The ministry has also agreed to provide an interest subsidy for lending under the fund.

With this go-ahead, the power ministry is set to seek Cabinet approval for the scheme, after inviting comments from different departments.

“The in-principle approval by the finance ministry for NEF, including the interest subsidy mechanism under it, has been received. We will circulate a Cabinet note next week, seeking comments from all the ministries concerned,” said power secretary P Uma Shankar.

He said the scheme could start with a smaller amount. “The size of the fund will be fixed at the level of the Cabinet. However, size is not so important. The scheme will attract investment in the distribution sector, which has not been taking place as desired,” he said.

The idea for creating such a fund was originally mooted to help the perennially bankrupt State Electricity Boards (SEBs) to improve their finances and reduce distribution losses. The money raised by the NEF was to be loaned to these boards at low rates of interest.

After the 2008-09 budget announcement for creation of an NEF, a committee headed by the Member (Power) in the Planning Commission, B K Chaturvedi, was set up to work out details.

The panel had suggested an interest subsidy mechanism wherein the Centre would bear a part of the interest cost of funds raised by a state utility for distribution projects.

Based on the panel’s recommendations, a note was circulated by the government in April last year, proposing an interest subsidy of Rs 18,438 crore (Rs 184.38 billion) over 14 years on loan disbursements of Rs 50,000 crore (Rs 500 billion).

The proposal had then gone to the Expenditure Finance Committee under the finance ministry.

“Any financial institution or bank that lends to distribution companies could be a part of the scheme. The interest subsidy to be provided by the Centre would depend on the size of loan. These loans will have a tenure of 14 years,” Uma Shankar said.

Another senior official from the ministry said an announcement relating to allocation for the long-awaited fund could be made in Budget 2011-12, to be presented the coming Monday.

In the last budget (2010-11), the power ministry had demanded an allocation of Rs 5,063 crore for an NEF, recasting the scheme to make it applicable to loans from the banking sector and other financial institutions for distribution projects, along with non-Accelerated Power Development and Reforms Programme projects.

However, an amount of only Rs 227 crore (Rs 2.27 billion) was finally allocated. The ministry was allocated Rs 60,751 crore (Rs 607.51 billion) for the current financial year as against a proposed annual plan outlay of Rs 64,551 crore (Rs 645.51 billion).

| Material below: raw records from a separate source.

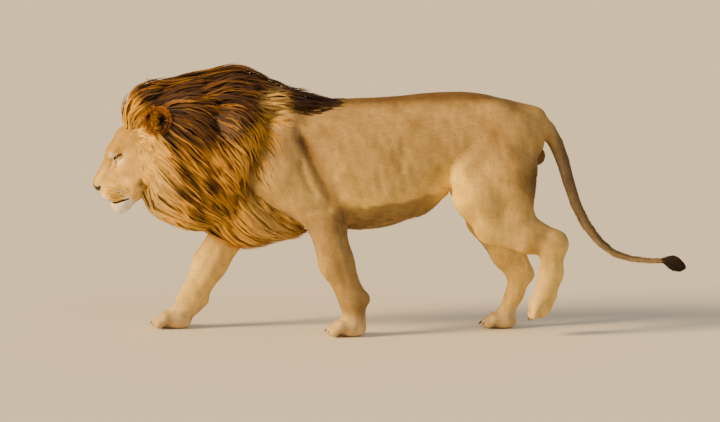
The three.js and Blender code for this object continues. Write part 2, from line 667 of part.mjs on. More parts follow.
// The origin is on the floor, under the middle of the whole animal.
const box = new THREE.Box3().setFromObject(lion);
lion.position.set(-(box.min.x + box.max.x) / 2, -(box.min.y + box.max.y) / 2, -SOLE);

export default lion;
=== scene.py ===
# %% [markdown]
# # A walking lion, life size
#
# This lesson dresses a lion's solid model with a skin, a short coat, a mane, eyes, a nose, claws and
# whiskers. The solids give the outline out to the tips of the hair. What is made here fills that
# outline from the inside: first one skin of flesh that lies a coat's depth below it, then thousands
# of small closed tufts of hair that grow from the skin and lie the way a lion's coat lies.
#
# Hair could be particles or curves, but they are not surfaces and would be lost when the model leaves
# Blender. Every tuft here is a thin closed mesh, and many tufts are joined in each piece.

# %% Load the frame
import math

import bmesh
import bpy
import numpy as np
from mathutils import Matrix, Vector


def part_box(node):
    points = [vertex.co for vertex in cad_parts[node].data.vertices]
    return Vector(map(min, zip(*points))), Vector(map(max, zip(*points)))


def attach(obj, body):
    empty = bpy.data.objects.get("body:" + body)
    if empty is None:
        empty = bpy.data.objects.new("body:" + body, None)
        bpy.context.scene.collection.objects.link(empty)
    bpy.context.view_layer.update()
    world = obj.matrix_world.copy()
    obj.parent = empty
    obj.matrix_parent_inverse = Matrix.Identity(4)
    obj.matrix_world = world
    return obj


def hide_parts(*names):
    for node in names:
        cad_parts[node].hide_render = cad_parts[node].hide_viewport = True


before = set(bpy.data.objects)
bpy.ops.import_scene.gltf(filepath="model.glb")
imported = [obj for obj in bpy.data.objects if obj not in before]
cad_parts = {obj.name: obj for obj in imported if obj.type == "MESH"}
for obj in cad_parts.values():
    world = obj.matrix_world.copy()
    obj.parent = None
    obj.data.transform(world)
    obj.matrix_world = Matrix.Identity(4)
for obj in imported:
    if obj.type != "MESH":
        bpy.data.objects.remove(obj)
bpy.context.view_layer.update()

# %% [markdown]
# ## The drawing and the frame
#
# The animal is drawn in millimetres, side on: it faces -X, its left side is -Y, and z = 0 is the
# floor. The head has axes of its own, since it is carried low: "ahead" points along the muzzle and
# "up" out of the brow, and their origin is between the eyes. The frame tells where the left eye is,
# and that ties the drawing to the frame, so every piece made from it falls in its place.

# %% Driving sizes and the drawing's place in the frame
MM = 0.001
LEFT, BOTH, RIGHT = -1, 0, 1
SIDES = ((LEFT, "left"), (RIGHT, "right"))
STANCE = 118  # each foot's distance from the midline
HEAD_PITCH = math.radians(35)
HEAD_ORIGIN = np.array([-914.0, 0.0, 757.0])
AHEAD = np.array([-math.cos(HEAD_PITCH), 0.0, -math.sin(HEAD_PITCH)])
ASIDE = np.array([0.0, 1.0, 0.0])
UP = np.array([-math.sin(HEAD_PITCH), 0.0, math.cos(HEAD_PITCH)])
SOLID_EYE = np.array([-16.0, -57.0, 4.0])  # the left one: ahead, aside and up from the head's origin
SOLID_EYE_RADIUS = 19


def along_head(ways):
    """Directions in the head's axes, as directions in the drawing."""
    return ways[..., :1] * AHEAD + ways[..., 1:2] * ASIDE + ways[..., 2:] * UP


def from_head(places):
    """Places in the head's axes (ahead, aside, up), as points of the drawing."""
    return HEAD_ORIGIN + along_head(places)


def in_head(points):
    """Points of the drawing in the head's own axes: ahead, aside and up."""
    away = points - HEAD_ORIGIN
    return np.stack([away @ AHEAD, away[:, 1], away @ UP], 1)


eye_low, eye_high = (np.array(corner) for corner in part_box("eye_left"))
eye_place = (eye_low + eye_high) / 2
eye_place[0] = eye_low[0] + SOLID_EYE_RADIUS * MM
SHIFT = eye_place - from_head(SOLID_EYE) * MM


def to_frame(points):
    return points * MM + SHIFT


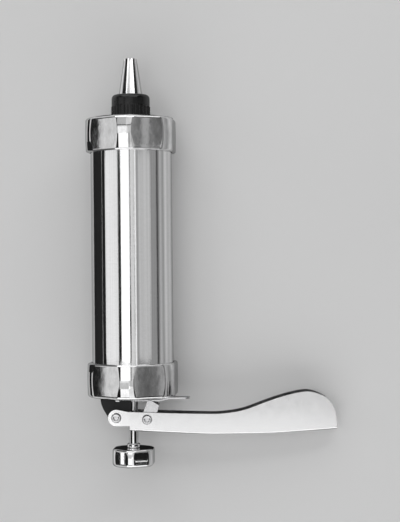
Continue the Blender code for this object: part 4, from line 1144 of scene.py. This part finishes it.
RIVET_HEAD_RADIUS = 2.2 * MM
RIVET_HEAD = 0.8 * MM
RIVET_CROWN = 0.72                  # the head's flat top, as a share of its radius
RIVET_SHANK = 1.3 * MM
rear_seat, front_seat = rivet_rear + RIVET_HEAD, rivet_front - RIVET_HEAD
rivet_body = turned(eased([
    (0, rivet_rear), (RIVET_HEAD_RADIUS * RIVET_CROWN, rivet_rear, 0.4 * MM),
    (RIVET_HEAD_RADIUS, rear_seat, 0.15 * MM), (RIVET_SHANK, rear_seat, 0.05 * MM),
    (RIVET_SHANK, front_seat, 0.05 * MM), (RIVET_HEAD_RADIUS, front_seat, 0.15 * MM),
    (RIVET_HEAD_RADIUS, rivet_front, 0.2 * MM), (0, rivet_front)]), HOLE_SIDES)
rivet_model = as_object("rivet_model", rivet_body)
rivet_tree_node.inputs["Object"].default_value = rivet_model
spots_body = bmesh.new()
for side_x in (-1, 1):
    for side_z in (-1, 1):
        spots_body.verts.new((side_x * RIVET_RING * sin(RIVET_ANGLE), 0,
                              side_z * RIVET_RING * cos(RIVET_ANGLE)))
base_rivets = grown("base_rivets", as_object("rivet_spots", spots_body), rivets,
                    {"Material": bright_steel.material})
bpy.data.objects.remove(rivet_model)
finish_grown(base_rivets)
hand_over(base_rivets, bright_steel, "rear_head", *[f"bracket_rivet_{n}" for n in range(1, 5)])

# %% [markdown]
# ## Stirrup, cam and lock plate
#
# Between the lever and the rod sit three bright pressed parts. The stirrup's cheeks show
# beside the rod, the cam grips the rod when the lever is squeezed, and the lock plate's tab
# sticks out for the thumb. They are flat sheet with clean sheared edges.

# %% The stirrup and the cam
STIRRUP_SHEET = 1.0 * MM
STIRRUP_HALF = 6.1 * MM
STIRRUP_RISE = 11.2 * MM
STIRRUP_SIDE = 7.3 * MM
STIRRUP_BOSS = 3.6 * MM
STIRRUP_HOLE = 1.8 * MM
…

Electricity distribution was identified as the “weakest part” in the country’s power sector by the Planning Commission in its Mid-Term Appraisal last year, owing to heavy Aggregate Technical and Commercial (AT&C) losses.

The huge AT&C losses, which touched a record high of Rs 40,000 crore (Rs 400 billion) in 2009-10, ensured the disability of most SEBs to raise money or to do so only at very high rates of interest. The new fund will address this issue.

The distribution segment accounts for around 20 per cent of the overall annual investment of Rs 95,000 crore (Rs 950 billion) in India’s ¬†power sector.

Around 40 per cent of India’s overall annual power generation of 700 billion units is lost due to an inefficient transmission and distribution network.